Может быть, они тоже мечтают принести победную весть, только теперь она будет посланием слишком многих и не будет иметь уже никакого смысла: это будет весть о самом их прибытии, весть, венчающая их усилия – сумеречное сообщение о сверхчеловеческом и бесполезном усилии. Все вместе они, скорее, принесли бы весть о конце человеческого рода, ибо видно, как он вырождается с приближением к финишу – от первых, хорошо сложенных, которые еще могут бороться, до совершенно выдохшихся, которых друзья буквально несут к финишной черте, и калек, которые тащатся на своих инвалидных креслах. Их – бегущих – 17 тысяч, и это напоминает настоящую битву при Марафоне, где даже и не было 17 тысяч сражающихся. Их 17 тысяч, и каждый бежит сам по себе, не думая о победе, бежит только ради того, чтобы ощутить свое существование.
«Мы победили!» – шепчет, испуская дух, вестник из Марафона. «I did it!»,13 выдыхает измученный марафонец, падая на лужайку Центрального Парка.
I did it!
Лозунг новой разновидности рекламы, аутистического шоу, чистой и пустой формы, вызова самому себе, который заменил прометеевский экстаз соревнования, старания и успеха.
Нью-йоркский марафон стал своего рода интернациональным символом этого фетишизированного представления, горячки бессмысленной победы над пустотой, экзальтации бессмысленного геройства.

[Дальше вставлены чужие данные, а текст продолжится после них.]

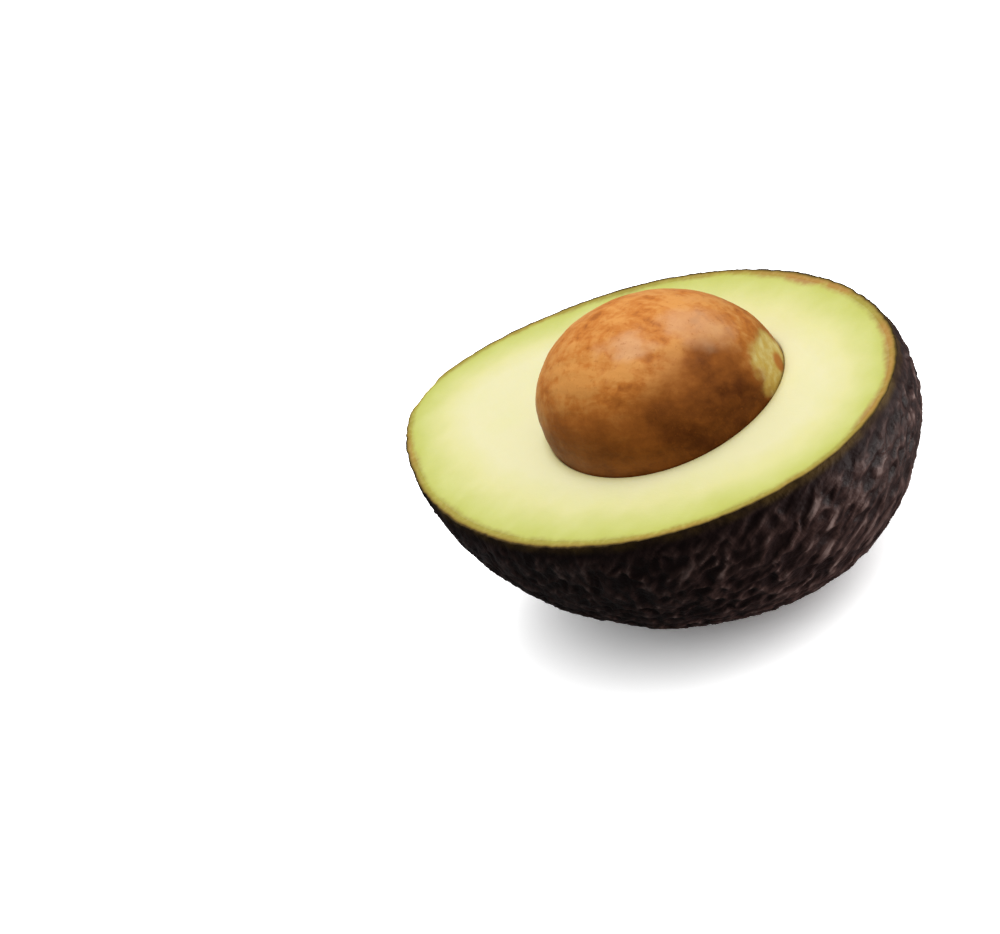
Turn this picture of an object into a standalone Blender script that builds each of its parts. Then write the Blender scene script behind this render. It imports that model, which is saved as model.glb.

Я бежал в нью-йоркском Марафоне: I did it!
Я взошел на Аннапурну: I did it!
Высадка на Луне это тоже самое: We did it! Событие, в сущности, не столько захватывающее, сколько запрограммированное развитием науки и прогресса. Надо было это сделать. И мы это сделали. Но это событие не разбудило тысячелетнюю мечту человека о пространстве, оно в каком-то смысле исчерпало ее. Тот же эффект бесполезности заложен в реализации любой программы, как во всем, что делается ради того, чтобы доказать, что мы могли это сделать: дети, покорения вершин, сексуальные подвиги, самоубийство.
Марафон – это демонстративная форма самоубийства, форма его рекламы: бегут для того, чтобы доказать, что мы способны дойти до конца самих себя, чтобы доказать… но доказать что? Что в состоянии дойти. Граффити тоже не говорят ничего другого, кроме как: «Меня зовут так-то, и я существую!» Граффити делают экзистенции бесплатную рекламу!
Но надо ли постоянно доказывать, что ты живешь? Странный знак слабости, предвестник нового фанатизма, знак представлений без лиц, демонстрирования без конца.